## Prompt
Everything from the line containing "# ---- mattress: three" down to the line containing "bpy.data.objects.remove(obj)" is to be returned exactly; include both boundary lines and leave out all others.

## Start Raw data

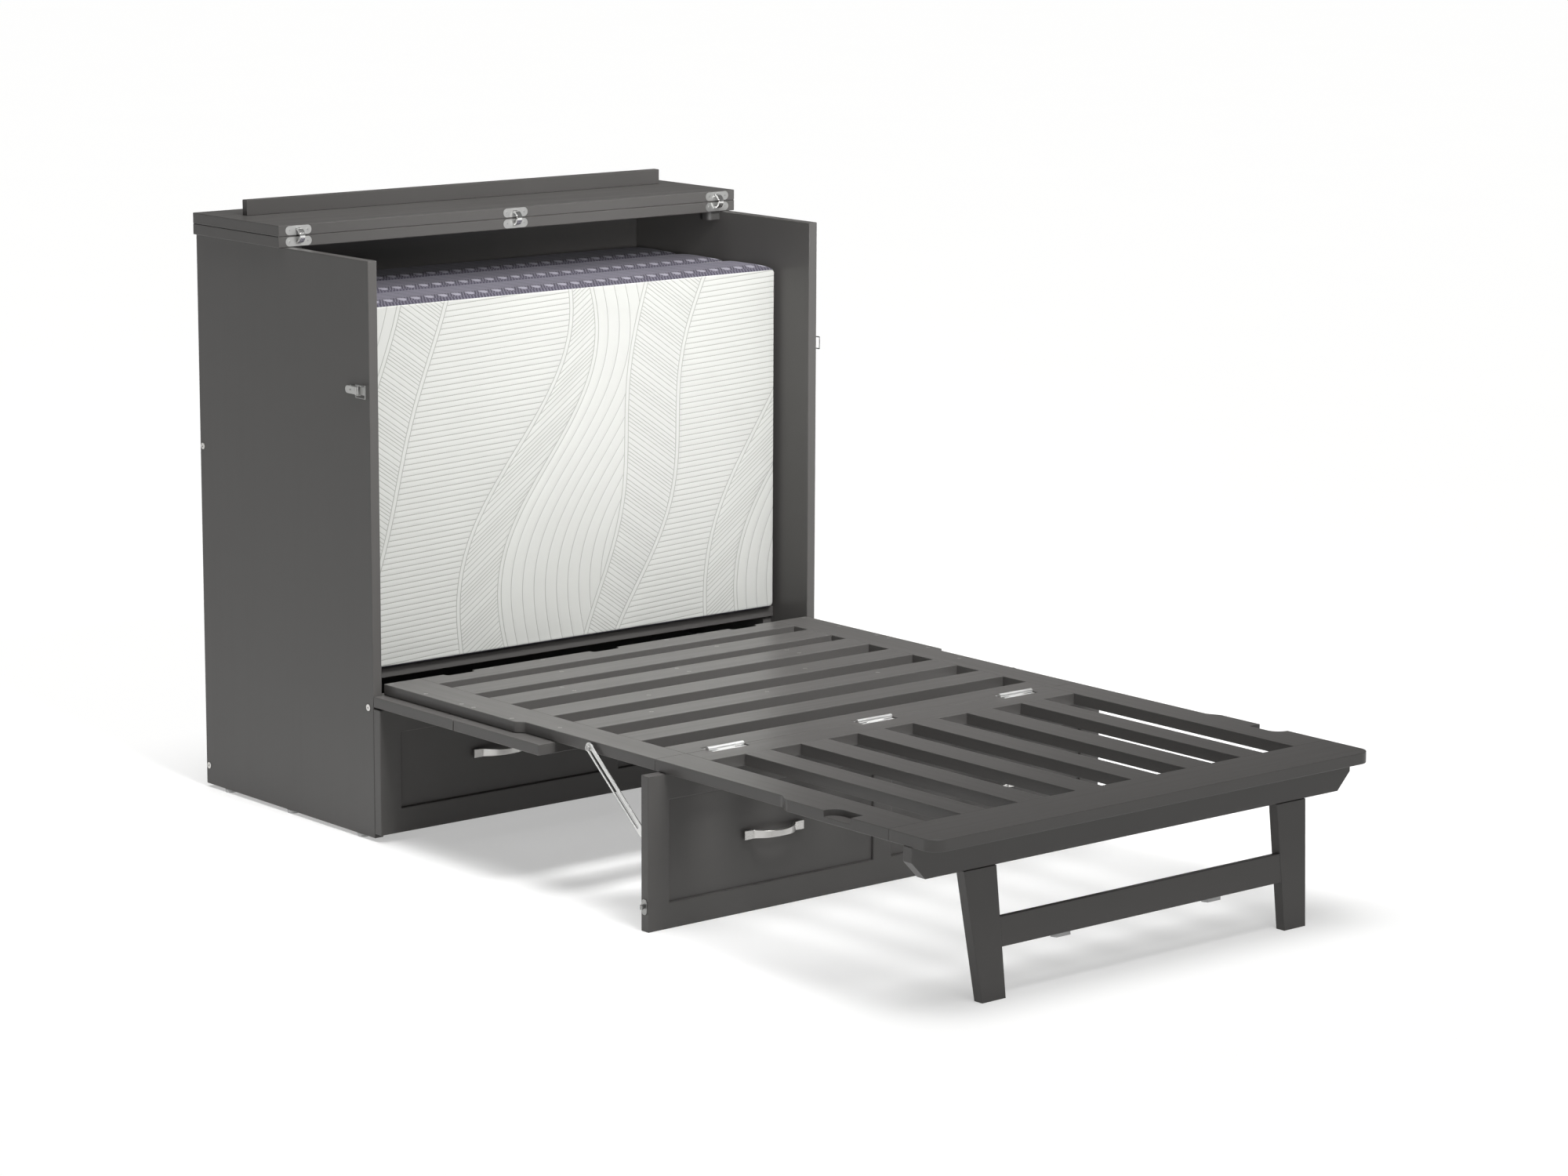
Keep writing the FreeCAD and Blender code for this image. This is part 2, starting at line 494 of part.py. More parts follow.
# ---- latches ------------------------------------------------------------------------------
LZ, LPY, LPX = 841.0, 31.0, -538.5
base = fuse(
    box(-535.1, -HALF_W, 14, 60, LZ - 7.5, LZ + 7.5),
    box(LPX - 1.9, -HALF_W, LPY - 2.0, LPY + 2.0, LZ - 9.4, LZ - 7.7),
    box(LPX - 1.9, -HALF_W, LPY - 2.0, LPY + 2.0, LZ + 7.7, LZ + 9.4),
    box(-535.1, -HALF_W, LPY - 4.0, LPY + 4.0, LZ - 9.4, LZ + 9.4),
    cyl(1.0, (LPX, LPY, LZ - 9.4), (0, 0, 1), 18.8),
)
node("latch_bases", base, mirror(base))
EX, EY = -542.7, 30.2   # eye of the bail in the lever
lever = fuse(
    box(-541.4, -540.0, 30.0, 58.0, LZ - 7.0, LZ + 7.0),
    cyl(7.0, (-541.4, 59.0, LZ), (1, 0, 0), 1.4),
    cyl(1.9, (LPX, LPY, LZ - 7.0), (0, 0, 1), 14.0),
    box(-541.0, LPX, 30.0, 32.6, LZ - 7.0, LZ + 7.0),
    cyl(2.0, (EX, EY, LZ - 7.0), (0, 0, 1), 14.0),
)
lever = cut(lever, cyl(1.06, (LPX, LPY, LZ - 12), (0, 0, 1), 24), cyl(1.16, (EX, EY, LZ - 12), (0, 0, 1), 24), cyl(2.0, (-545, 50.0, LZ), (1, 0, 0), 8))
node("latch_lever_left", lever)
node("latch_lever_right", mirror(lever))
WR, BZ, BF = 1.1, 11.6, 1.0
bail = fuse(
    cyl(WR, (EX, EY, LZ - BZ), (0, 0, 1), 2 * BZ),
    cyl(WR, (EX, BF, LZ - BZ), (0, 0, 1), 2 * BZ),
    cyl(WR, (EX, BF, LZ - BZ), (0, 1, 0), EY - BF),
    cyl(WR, (EX, BF, LZ + BZ), (0, 1, 0), EY - BF),
    *[Part.makeSphere(WR, V(EX, y, z)) for y in (BF, EY) for z in (LZ - BZ, LZ + BZ)],
)
node("latch_bail_left", bail)
node("latch_bail_right", mirror(bail))

# ---- deck: second section ------------------------------------------------------------------
node("foot_head_rail", head_rail)
foot_left = side_rail(FOOT_HEAD, -1408.0, -1123.0, -1157.0, -1, NARROW, WIDE)
foot_left = soften(foot_left, 1.2, lambda e: e.BoundBox.XMax < -490 and (e.BoundBox.ZMin > DECK_TOP - 0.01 or e.BoundBox.ZMax < DECK_BOT + 0.01))


def hand_pocket(turned):
    p = box(-530, -WIDE + 26.0, -1316.0, -1248.0, DECK_TOP - 11.0, DECK_TOP + 5)
    y = -1316.0 if turned else -1248.0
    return p.makeFillet(24.0, [e for e in p.Edges if e.BoundBox.ZLength > 5 and abs(e.BoundBox.YMin - y) < 0.1 and e.BoundBox.XMin > -500])


foot_left = eased(foot_left, inner_edge)
fl = cut(foot_left, hand_pocket(False))
fr = mirror(cut(foot_left, hand_pocket(True)))
node("foot_side_rails", fl, fr)
end_rail = box(-WIDE, WIDE, FOOT_END, -1408.0, DECK_BOT, DECK_TOP)
end_rail = end_rail.makeFillet(26.0, [e for e in end_rail.Edges if e.BoundBox.ZLength > 5 and e.BoundBox.YMax < FOOT_END + 1])
end_rail = soften(end_rail, 1.2, lambda e: e.BoundBox.YMin < -1409 and (e.BoundBox.ZMin > DECK_TOP - 0.01 or e.BoundBox.ZMax < DECK_BOT + 0.01))
end_rail = eased(end_rail, lambda e: e.BoundBox.YMin > -1408.1)
node("foot_end_rail", end_rail)
LONG = [(-430, -352), (-297, -226), (-165, -95), (-35, 35), (95, 165), (226, 297), (352, 430)]
node("foot_slats", *[eased(box(a[1], b[0], -1408.0, -855.0, DECK_BOT, DECK_TOP)) for a, b in zip(LONG[:-1], LONG[1:])])
apron = prism([(-511, DECK_BOT), (-511, 250), (-481, APRON_Z), (481, APRON_Z), (511, 250), (511, DECK_BOT)], "y", -1466.0, -1445.0)
apron = soften(apron, 1.0, lambda e: e.BoundBox.YMax < -1465.9 and e.BoundBox.ZMin < 274)
node("foot_apron", apron)

# ---- legs ------------------------------------------------------------------------------------
LEG_T = 19.5
FRONT_Y = -1467.4       # front face where it meets the apron's underside


def tilted(shape):
    s = shape.copy()
    s.rotate(V(0, FRONT_Y, LEG_TOP_Z), V(1, 0, 0), -LEG_TILT)
    return s


slab = box(-600, 600, -1700, -1300, 0, LEG_TOP_Z)
leg = prism([(-401.0, 240.0), (-327.4, 240.0), (-326.6, -20.0), (-377.6, -20.0)], "y", FRONT_Y, FRONT_Y + LEG_T)
leg = soften(leg, 1.1, lambda e: e.BoundBox.ZLength > 100)
leg = tilted(leg).common(slab)
node("leg_left", leg)
node("leg_right", mirror(leg))
st = box(-327.1, 327.1, FRONT_Y + 0.4, FRONT_Y + 14.4, 83.0, 133.0)
st = st.makeFillet(1.0, [e for e in st.Edges if e.BoundBox.XLength > 100])
node("leg_stretcher", cut(tilted(st), leg, mirror(leg)))
bump = board(-192, -161, FRONT_Y + 14.4, FRONT_Y + 31.4, 74.0, 104.0, 0)
bump = bump.makeFillet(2.0, [e for e in bump.Edges if e.BoundBox.YMin > FRONT_Y + 31])
node("leg_bumpers", tilted(bump), mirror(tilted(bump)))

LY, LZ2 = LEG_PIVOT
straps, brackets = [], []
for x in (-364.0, 364.0):
    sgn = 1 if x > 0 else -1
    poly = [(-1456.4, 150.0), (-1448.3, 150.0), (-1434.0, 212.0), (-1428.4, 258.0), (-1428.4, 262.0), (-1441.6, 262.0), (-1442.6, 225.0), (-1443.2, 215.5), (-1448.2, 214.0)]
    web = fuse(prism(poly, "x", x - 1.5, x + 1.5), xcyl(6.6, LY, LZ2, x - 1.5, x + 1.5))
    flange = tilted(box(x - 12, x + 12, FRONT_Y + LEG_T, FRONT_Y + LEG_T + 2.0, 148.0, 212.0))
    strap = cut(fuse(web, flange), leg, mirror(leg))
    straps.append(cut(strap, xcyl(3.05, LY, LZ2, x - 10, x + 10)))
    e0, e1 = (x + 1.9, x + 4.9) if sgn < 0 else (x - 4.9, x - 1.9)
    ear = prism([(-1443.0, 273.6), (-1441.6, 262.0), (-1428.4, 262.0), (-1420.0, 273.6)], "x", e0, e1)
    eye = xcyl(6.6, LY, LZ2, e0, e1)
    top = box(x - 16, x + 16, -1443.5, -1412.0, 273.5, DECK_BOT)
    pin = xcyl(3.0, LY, LZ2, x - 4.5 if sgn < 0 else x - 2.6, x + 2.6 if sgn < 0 else x + 4.5)
    capx = (x - 4.6, x - 2.0) if sgn < 0 else (x + 2.0, x + 4.6)
    cap = xcyl(4.6, LY, LZ2, *capx)
    brackets.append(fuse(ear, eye, top, pin, cap))
node("leg_hinge_straps", *straps)
node("leg_hinge_brackets", *brackets)

# ---- mattress: three upright layers ----------------------------------------------------------
layers = []
for k in range(3):
    y = MAT_Y + k * (MAT_T + 0.6)
    layers.append(board(-MAT_HALF, MAT_HALF, y, y + MAT_T, MAT_Z0, MAT_Z1, 16.0))
node("mattress_layers", *layers)

# ---- export ------------------------------------------------------------------------------------
os.makedirs("parts", exist_ok=True)
for name, solids in OUT.items():
    shape = solids[0] if len(solids) == 1 else Part.makeCompound(solids)
    shape = shape.copy()
    shape.translate(V(0, SHIFT_Y, 0))
    shape.exportStep("parts/%s.step" % name)
print(len(OUT), "nodes")
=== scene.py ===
import math

import bmesh
import bpy
import numpy as np
from mathutils import Matrix, Vector


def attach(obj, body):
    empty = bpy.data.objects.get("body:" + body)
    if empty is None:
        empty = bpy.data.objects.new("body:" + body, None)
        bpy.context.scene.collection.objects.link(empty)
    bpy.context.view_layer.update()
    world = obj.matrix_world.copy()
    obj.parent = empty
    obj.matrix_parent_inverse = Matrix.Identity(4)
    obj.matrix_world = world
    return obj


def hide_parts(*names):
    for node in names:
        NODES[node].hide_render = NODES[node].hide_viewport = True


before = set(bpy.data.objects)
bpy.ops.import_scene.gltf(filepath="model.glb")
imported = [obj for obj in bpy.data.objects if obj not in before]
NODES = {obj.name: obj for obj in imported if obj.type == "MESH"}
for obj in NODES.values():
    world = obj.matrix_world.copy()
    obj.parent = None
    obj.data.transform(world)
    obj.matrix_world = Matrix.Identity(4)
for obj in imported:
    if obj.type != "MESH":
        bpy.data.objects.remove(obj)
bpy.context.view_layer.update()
MM = 0.001
SHIFT = 0.474           # the part's Y runs from the footprint's centre; the cabinet's front plane is here


# ---------------------------------------------------------------------------- camera
def camera():
    data = bpy.data.cameras.new("camera")
    cam = bpy.data.objects.new("camera", data)
    bpy.context.scene.collection.objects.link(cam)
    yaw, pitch, roll = math.radians(40.1056), math.radians(10.9604), math.radians(0.299)
    fwd = Vector((math.sin(yaw) * math.cos(pitch), math.cos(yaw) * math.cos(pitch), -math.sin(pitch)))
    right = Vector((math.cos(yaw), -math.sin(yaw), 0.0))
    up = right.cross(fwd)
    r2 = right * math.cos(roll) + up * math.sin(roll)
    u2 = up * math.cos(roll) - right * math.sin(roll)
    m = Matrix((r2, u2, -fwd)).transposed().to_4x4()
    m.translation = Vector((-5.10320, -6.12371, 2.03050))
    cam.matrix_world = m
    data.lens = 101.982
    data.sensor_width = 36.0
    data.clip_start, data.clip_end = 0.1, 200.0
    bpy.context.scene.camera = cam


camera()


# ---------------------------------------------------------------------------- lights and floor
def area(name, at, look, size, power, color=(1, 1, 1)):
    data = bpy.data.lights.new(name, "AREA")
    data.shape = "RECTANGLE"
    data.size, data.size_y = size
    data.energy = power
    data.color = color
    ob = bpy.data.objects.new(name, data)
    bpy.context.scene.collection.objects.link(ob)
    ob.location = at
    ob.rotation_euler = (Vector(look) - Vector(at)).to_track_quat("-Z", "Y").to_euler()
    return ob


world = bpy.data.worlds.new("studio")
bpy.context.scene.world = world
world.use_nodes = True
bg = world.node_tree.nodes["Background"]
bg.inputs[0].default_value = (1.0, 0.995, 0.985, 1)
bg.inputs[1].default_value = 0.12
sun = bpy.data.lights.new("overhead", "SUN")
sun.energy = 2.72
sun.angle = math.radians(40)
sun_ob = bpy.data.objects.new("overhead", sun)
bpy.context.scene.collection.objects.link(sun_ob)
sun_ob.rotation_euler = (Vector((0.02, 0.02, -1.0))).to_track_quat("-Z", "Y").to_euler()
soft = area("softbox", (0.0, -1.35, 2.6), (0.0, 0.1, 0.88), (1.9, 0.5), 18)
soft.data.spread = math.radians(62)
front = area("front_panel", (-0.40, -2.6, 2.20), (0.05, 0.47, 0.72), (1.3, 0.6), 6.5)
front.data.spread = math.radians(64)
fill = area("side_fill", (-1.6, -2.4, 1.25), (0.42, 0.5, 0.97), (0.5, 0.5), 1.5)
fill.data.spread = math.radians(26)
bpy.context.scene.view_settings.view_transform = "Standard"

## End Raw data

## Completed exercise
# ---- mattress: three upright layers ----------------------------------------------------------
layers = []
for k in range(3):
    y = MAT_Y + k * (MAT_T + 0.6)
    layers.append(board(-MAT_HALF, MAT_HALF, y, y + MAT_T, MAT_Z0, MAT_Z1, 16.0))
node("mattress_layers", *layers)

# ---- export ------------------------------------------------------------------------------------
os.makedirs("parts", exist_ok=True)
for name, solids in OUT.items():
    shape = solids[0] if len(solids) == 1 else Part.makeCompound(solids)
    shape = shape.copy()
    shape.translate(V(0, SHIFT_Y, 0))
    shape.exportStep("parts/%s.step" % name)
print(len(OUT), "nodes")
=== scene.py ===
import math

import bmesh
import bpy
import numpy as np
from mathutils import Matrix, Vector


def attach(obj, body):
    empty = bpy.data.objects.get("body:" + body)
    if empty is None:
        empty = bpy.data.objects.new("body:" + body, None)
        bpy.context.scene.collection.objects.link(empty)
    bpy.context.view_layer.update()
    world = obj.matrix_world.copy()
    obj.parent = empty
    obj.matrix_parent_inverse = Matrix.Identity(4)
    obj.matrix_world = world
    return obj


def hide_parts(*names):
    for node in names:
        NODES[node].hide_render = NODES[node].hide_viewport = True


before = set(bpy.data.objects)
bpy.ops.import_scene.gltf(filepath="model.glb")
imported = [obj for obj in bpy.data.objects if obj not in before]
NODES = {obj.name: obj for obj in imported if obj.type == "MESH"}
for obj in NODES.values():
    world = obj.matrix_world.copy()
    obj.parent = None
    obj.data.transform(world)
    obj.matrix_world = Matrix.Identity(4)
for obj in imported:
    if obj.type != "MESH":
        bpy.data.objects.remove(obj)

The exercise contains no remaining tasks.